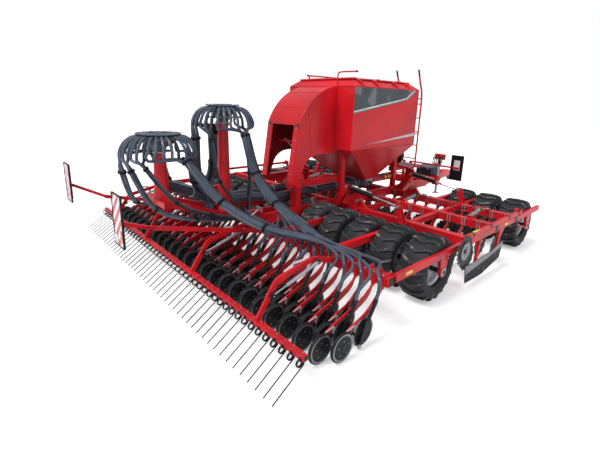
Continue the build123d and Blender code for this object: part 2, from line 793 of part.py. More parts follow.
def mirrored(points, side):
    return [(side * x, y, z) for x, y, z in points]


def side_bundle(place, side):
    """The seed hoses from one head to a wing, strapped together."""
    y, z, r = place
    top = FRAME_Z + BEAM - RAIL_LOW + BUNDLE_R + 0.3
    if place is HEAD_REAR:
        points = [
            (r - 90, y + 60, z - 62), (r + 190, y + 110, z - 70), (620, -2110, 1620),
            (1000, -1950, 1230), (1500, -1640, 1010), (2050, SEED_BAR_Y - 52, top), (2860, SEED_BAR_Y - 52, top),
        ]
    else:
        points = [
            (r - 90, y + 40, z - 62), (r + 250, y + 90, z - 70), (640, -1235, 1780),
            (860, -1200, 1290), (1380, -1130, 960), (2000, SEED_BAR_Y + 52, top), (2860, SEED_BAR_Y + 52, top),
        ]
    return tube(mirrored(points, side), BUNDLE_R, 90, 6) - head(place)


def centre_bundle(place, side):
    """The seed hoses from one head to the centre rows, strapped together."""
    y, z, r = place
    top = FRAME_Z + BEAM - RAIL_LOW + BUNDLE_R + 0.3
    if place is HEAD_REAR:
        points = [
            (60, y - r + 90, z - 62), (100, y - r - 200, z - 70), (190, -2930, 1700),
            (560, -2560, 1180), (740, -1900, 960), (740, SEED_BAR_Y, top),
        ]
    else:
        points = [
            (120, y - r + 90, z - 62), (190, y - r - 160, z - 70), (290, -1800, 1900),
            (420, -1700, 1250), (500, SEED_BAR_Y, top),
        ]
    return tube(mirrored(points, side), BUNDLE_R, 80, 6) - head(place)


def air_pipes():
    """The two fat air lines from the metering housings to the towers."""
    y0 = HOP_OUTLET_Y - METER_HALF - 0.3
    high = PIPE_Z + 20
    right = tube([
        (PIPE_X, y0, PIPE_Z), (PIPE_X, -500, PIPE_Z), (0, -1000, high), (0, HEAD_FRONT[0], high),
    ], PIPE_R, 150, 10)
    left = tube([
        (-PIPE_X, y0, PIPE_Z), (-PIPE_X, -600, PIPE_Z), (-185, -1300, high + 25), (-185, -1700, high + 75),
        (0, HEAD_REAR[0], CARRIER_TOP + 180),
    ], PIPE_R, 150, 10)
    return group(right - tower(HEAD_FRONT, SEED_BAR_Z + 110), left - tower(HEAD_REAR, CARRIER_TOP - 10))


# Fold cylinders

def cylinder_line(side, y):
    """The barrel's eye, the rod's eye and the way from one to the other."""
    eye = Vector(side * BARREL_EYE[0], y, BARREL_EYE[1])
    goal = Vector(side * ROD_EYE[0], y, ROD_EYE[1])
    return eye, goal, (goal - eye).normalized()


def barrels(side):
    """Both barrels of one wing, each on its pin on the centre frame."""
    shapes = []
    for y in FOLD_CYL_Y:
        eye, goal, unit = cylinder_line(side, y)
        body = rod(eye + unit * BARREL_START, eye + unit * BARREL_LONG, BARREL_R, 12)
        body += prism_y(eye.X, y - 18, y + 18, eye.Z, 36, 12)
        body += rod(eye + unit * 24, eye + unit * (BARREL_START + 5), 17, 6)
        body -= rod(eye + unit * (BARREL_START + 18), eye + unit * (BARREL_LONG + 5), bore_outer(ROD_R), 12)
        shapes.append(body - prism_y(eye.X, y - 60, y + 60, eye.Z, bore_outer(CYL_PIN_R), 12))
    return group(*shapes)


def rods(side):
    """Both rods of one wing, their eyes between the wing's lugs."""
    shapes = []
    for y in FOLD_CYL_Y:
        eye, goal, unit = cylinder_line(side, y)
        body = rod(eye + unit * ROD_START, goal - unit * 20, ROD_R, 8)
        shapes.append(body + prism_y(goal.X, y - 18, y + 18, goal.Z, 32, 10))
    return group(*shapes)


# Markers and jack

def marker_arm(side):
    """The marker's arm along the wing's end, on an upright pin."""
    x = side * MARKER_X
    rear = MARKER_DISC_Y
    arm = box(x - 22, x + 22, rear + 60, MARKER_PIN_Y + 40, MARKER_Z - 25, MARKER_Z + 25)
    arm += bar((x, rear + 80, MARKER_Z), (x, rear, MARKER_DISC_Z), 36, 50)
    stub0, stub1 = sorted((x, x + side * 56))
    arm += prism_x(stub0, stub1, rear, MARKER_DISC_Z, MARKER_AXLE_R, 8)
    return arm - prism_z(x, MARKER_PIN_Y, MARKER_Z - 60, MARKER_Z + 60, bore_outer(MARKER_PIN_R), 12)


def prism_z(x, y, z0, z1, r, sides):
    return Pos(x, y, z0) * extrude(RegularPolygon(r, sides), z1 - z0)


def marker_seat(side):
    """The bracket with the marker's upright pin, on the wing's outer rail."""
    x = side * MARKER_X
    x0, x1 = sorted((side * (HALF_WIDTH - 10), side * (MARKER_X + 30)))
    y = MARKER_PIN_Y
    seat = box(x0, x1, y - 35, y + 35, MARKER_Z - 50, MARKER_Z - 30)
    seat += box(x0, x1, y - 35, y + 35, MARKER_Z + 30, MARKER_Z + 50)
    wall0, wall1 = sorted((side * (HALF_WIDTH - 30), side * (HALF_WIDTH - 5)))
    seat += box(wall0, wall1, y - 35, y + 35, FRAME_Z + 60, MARKER_Z + 50)
    return seat + prism_z(x, y, MARKER_Z - 45, MARKER_Z + 45, MARKER_PIN_R, 8)


def marker_disc(side):
    near = side * (MARKER_X + 27)
    x0, x1 = sorted((near, near + side * 8))
    y, z = MARKER_DISC_Y, MARKER_DISC_Z
    disc = prism_x(x0, x1, y, z, MARKER_R, 14)
    x0, x1 = sorted((near, near + side * 26))
    disc += prism_x(x0, x1, y, z, MARKER_R * 0.6, 12)
    return disc - prism_x(x0 - 20, x1 + 20, y, z, bore_outer(MARKER_AXLE_R), 12)


def side_plate(side):
    """The soil guard outside the tillage discs, on two adjusting arms."""
    x = HALF_WIDTH - 6
    outline = [(720, 60), (660, 330), (1500, 340), (1990, 420), (1930, 150), (1300, 40)]
    x0, x1 = sorted((side * x, side * (x + 6)))
    plate = plate_x(outline, x0, x1)
    for y in (1020, 1760):
        plate += bar((side * (x - 16), y + 60, FRAME_Z + 30), (side * (x - 16), y, 210), 36, 50)
    return plate


def jack_leg():
    x, y = JACK_X, JACK_Y
    leg = prism_z(x, y, JACK_FOOT + 12, JACK_FOOT + 720, JACK_R, 8)
    return leg + prism_z(x, y, JACK_FOOT, JACK_FOOT + 12, 90, 12)


def front_boards_carrier():
    body = None
    for s in (-1, 1):
        post = box(s * 90 - 25, s * 90 + 25, FRONT_BAR_Y - 30, FRONT_BAR_Y + 27.7, RAIL_TOP - 10, FRONT_BOARD_Z + 20)
        arm = box(s * 90, s * (FRONT_BOARD_X + 60), FRONT_BAR_Y - 12, FRONT_BAR_Y + 27.7, FRONT_BOARD_Z - 15, FRONT_BOARD_Z + 20)
        both = post + arm
        body = both if body is None else body + both
    return body


def toolbox():
    low = DRAWBAR_Z + DRAWBAR_H / 2 + DECK_T
    x, y = TOOLBOX_X, TOOLBOX_Y
    return box(x - 210, x + 210, y - 190, y + 190, low, low + TOOLBOX_H)


def coupler_rack():
    """The stand on the drawbar where the line couplings are parked."""
    low = DRAWBAR_Z + DRAWBAR_H / 2
    y = RACK_Y
    rack = box(RACK_X - 25, RACK_X + 25, y - 25, y + 25, low, RACK_TOP - 60)
    return rack + box(RACK_X - 150, RACK_X + 150, y - 6, y + 6, RACK_TOP - 150, RACK_TOP)


def main():
    os.makedirs("parts", exist_ok=True)
    one, wheel = tyre(), rim()
    for name, side in SIDES.items():
        packer("rear_" + name, side, REAR_PACKER_Y, one, wheel)
        if side:
            packer("front_" + name, side, FRONT_PACKER_Y, one, wheel)
            save("wing_frame_" + name, wing_frame(side))
            save("fold_barrels_" + name, barrels(side))
            save("fold_rods_" + name, rods(side))
            save("marker_arm_" + name, marker_arm(side))
            save("marker_disc_" + name, marker_disc(side))
            save("hoses_" + name, group(side_bundle(HEAD_REAR, side), side_bundle(HEAD_FRONT, side)))
        save("tillage_discs_" + name, till_discs(side))
        save("coulter_bar_" + name, coulter_bar(side))
        save("opener_discs_" + name, openers(side))
        save("press_wheels_front_" + name, press_wheels(side, 0))
        save("press_wheels_rear_" + name, press_wheels(side, 1))
        save("harrow_beam_" + name, harrow_beam(side))
        save("harrow_tines_" + name, tines(side))
    centre = [centre_bundle(place, side) for place in (HEAD_REAR, HEAD_FRONT) for side in (-1, 1)]
    save("hoses_centre", group(*centre))
    save("centre_frame", centre_frame())
    save("tow_eye", tow_eye())
    save("hopper", hopper())
    save("hopper_lid", lid())
    save("rear_hood", hood())
    save("ladder", ladder())
    save("fan", fan())
    save("metering_units", metering())
    save("distributor_heads", group(head(HEAD_REAR), head(HEAD_FRONT)))
    save("distributor_towers", group(rear_carrier(), *board_arms()))
    save("warning_boards", boards())
    save("air_pipes", air_pipes())
    save("toolbox", toolbox())
    save("coupler_rack", coupler_rack())
    save("jack_leg", jack_leg())


if __name__ == "__main__":
    main()
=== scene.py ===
"""Looks of a folding seed drill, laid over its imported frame."""

from math import atan2, cos, pi, radians, sin, sqrt

import bmesh
import bpy
import numpy as np
from mathutils import Matrix, Vector


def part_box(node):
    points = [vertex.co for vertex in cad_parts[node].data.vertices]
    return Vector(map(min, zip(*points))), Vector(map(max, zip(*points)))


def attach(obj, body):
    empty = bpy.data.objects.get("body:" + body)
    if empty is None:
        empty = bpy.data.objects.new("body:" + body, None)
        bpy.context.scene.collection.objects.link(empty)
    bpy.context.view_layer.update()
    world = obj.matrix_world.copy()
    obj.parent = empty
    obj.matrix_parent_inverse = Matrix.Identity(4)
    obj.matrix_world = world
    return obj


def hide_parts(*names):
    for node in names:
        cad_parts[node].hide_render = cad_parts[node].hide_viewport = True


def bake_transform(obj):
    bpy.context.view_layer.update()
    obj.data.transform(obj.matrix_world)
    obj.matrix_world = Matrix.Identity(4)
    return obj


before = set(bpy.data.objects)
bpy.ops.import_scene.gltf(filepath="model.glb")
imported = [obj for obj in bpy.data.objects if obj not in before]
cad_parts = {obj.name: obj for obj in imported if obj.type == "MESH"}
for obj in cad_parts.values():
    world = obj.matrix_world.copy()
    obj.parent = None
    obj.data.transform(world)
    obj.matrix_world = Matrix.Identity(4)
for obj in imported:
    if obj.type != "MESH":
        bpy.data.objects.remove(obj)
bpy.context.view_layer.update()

bl_info = {
    "name": "Folding seed drill looks",
    "version": (1, 0, 0),
    "blender": (4, 5, 0),
    "location": "View3D > Sidebar > Drill",
    "description": "Builds the looks of a folding seed drill over its frame",
    "category": "Object",
}

# Y of the rear packer's axle in the frame; every length below is counted from it.
AXLE_Y = sum(corner[1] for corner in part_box("tyres_rear_centre")) / 2
SIDES = {"centre": 0, "right": 1, "left": -1}
WINGS = ((1, "right"), (-1, "left"))


# Finishes

def srgb(code):
    """Linear colour of an sRGB hex code."""
    parts = [int(code[k:k + 2], 16) / 255 for k in (0, 2, 4)]
    return [c / 12.92 if c < 0.04045 else ((c + 0.055) / 1.055) ** 2.4 for c in parts] + [1.0]


def hex_code(colour):
    """The sRGB hex code of a linear colour."""
    parts = [c * 12.92 if c < 0.0031308 else 1.055 * c ** (1 / 2.4) - 0.055 for c in colour]
    return "".join("%02x" % round(255 * c) for c in parts)


def add(tree, kind, ins=(), **settings):
    """Adds a node with its settings; ins maps an input to a value or to another node's output."""
    made = tree.nodes.new(kind)
    for key, value in settings.items():
        setattr(made, key, value)
    for key, value in dict(ins).items():
        if isinstance(value, bpy.types.NodeSocket):
            tree.links.new(value, made.inputs[key])
        else:
            made.inputs[key].default_value = value
    return made


def ramp(tree, factor, stops, mode="LINEAR"):
    """Colours along a factor; stops are (place, hex) pairs."""
    made = add(tree, "ShaderNodeValToRGB", {"Fac": factor})
    made.color_ramp.interpolation = mode
    marks = made.color_ramp.elements
    while len(marks) < len(stops):
        marks.new(0.5)
    for mark, (place, colour) in zip(marks, stops):
        mark.position = place
        mark.color = srgb(colour)
    return made.outputs["Color"]


def shaded(code, share):
    """An sRGB hex code made darker or lighter by a share."""
    return "".join("%02x" % min(255, int(int(code[k:k + 2], 16) * share)) for k in (0, 2, 4))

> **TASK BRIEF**
Reproduce, without alteration, solely the lines beginning at the line that includes "name, press_wheels(side, 1))" and ending at the line that includes "obj.parent = None", both lines included.

> **EXERCISE OUTPUT**
        save("press_wheels_rear_" + name, press_wheels(side, 1))
        save("harrow_beam_" + name, harrow_beam(side))
        save("harrow_tines_" + name, tines(side))
    centre = [centre_bundle(place, side) for place in (HEAD_REAR, HEAD_FRONT) for side in (-1, 1)]
    save("hoses_centre", group(*centre))
    save("centre_frame", centre_frame())
    save("tow_eye", tow_eye())
    save("hopper", hopper())
    save("hopper_lid", lid())
    save("rear_hood", hood())
    save("ladder", ladder())
    save("fan", fan())
    save("metering_units", metering())
    save("distributor_heads", group(head(HEAD_REAR), head(HEAD_FRONT)))
    save("distributor_towers", group(rear_carrier(), *board_arms()))
    save("warning_boards", boards())
    save("air_pipes", air_pipes())
    save("toolbox", toolbox())
    save("coupler_rack", coupler_rack())
    save("jack_leg", jack_leg())


if __name__ == "__main__":
    main()
=== scene.py ===
"""Looks of a folding seed drill, laid over its imported frame."""

from math import atan2, cos, pi, radians, sin, sqrt

import bmesh
import bpy
import numpy as np
from mathutils import Matrix, Vector


def part_box(node):
    points = [vertex.co for vertex in cad_parts[node].data.vertices]
    return Vector(map(min, zip(*points))), Vector(map(max, zip(*points)))


def attach(obj, body):
    empty = bpy.data.objects.get("body:" + body)
    if empty is None:
        empty = bpy.data.objects.new("body:" + body, None)
        bpy.context.scene.collection.objects.link(empty)
    bpy.context.view_layer.update()
    world = obj.matrix_world.copy()
    obj.parent = empty
    obj.matrix_parent_inverse = Matrix.Identity(4)
    obj.matrix_world = world
    return obj


def hide_parts(*names):
    for node in names:
        cad_parts[node].hide_render = cad_parts[node].hide_viewport = True


def bake_transform(obj):
    bpy.context.view_layer.update()
    obj.data.transform(obj.matrix_world)
    obj.matrix_world = Matrix.Identity(4)
    return obj


before = set(bpy.data.objects)
bpy.ops.import_scene.gltf(filepath="model.glb")
imported = [obj for obj in bpy.data.objects if obj not in before]
cad_parts = {obj.name: obj for obj in imported if obj.type == "MESH"}
for obj in cad_parts.values():
    world = obj.matrix_world.copy()
    obj.parent = None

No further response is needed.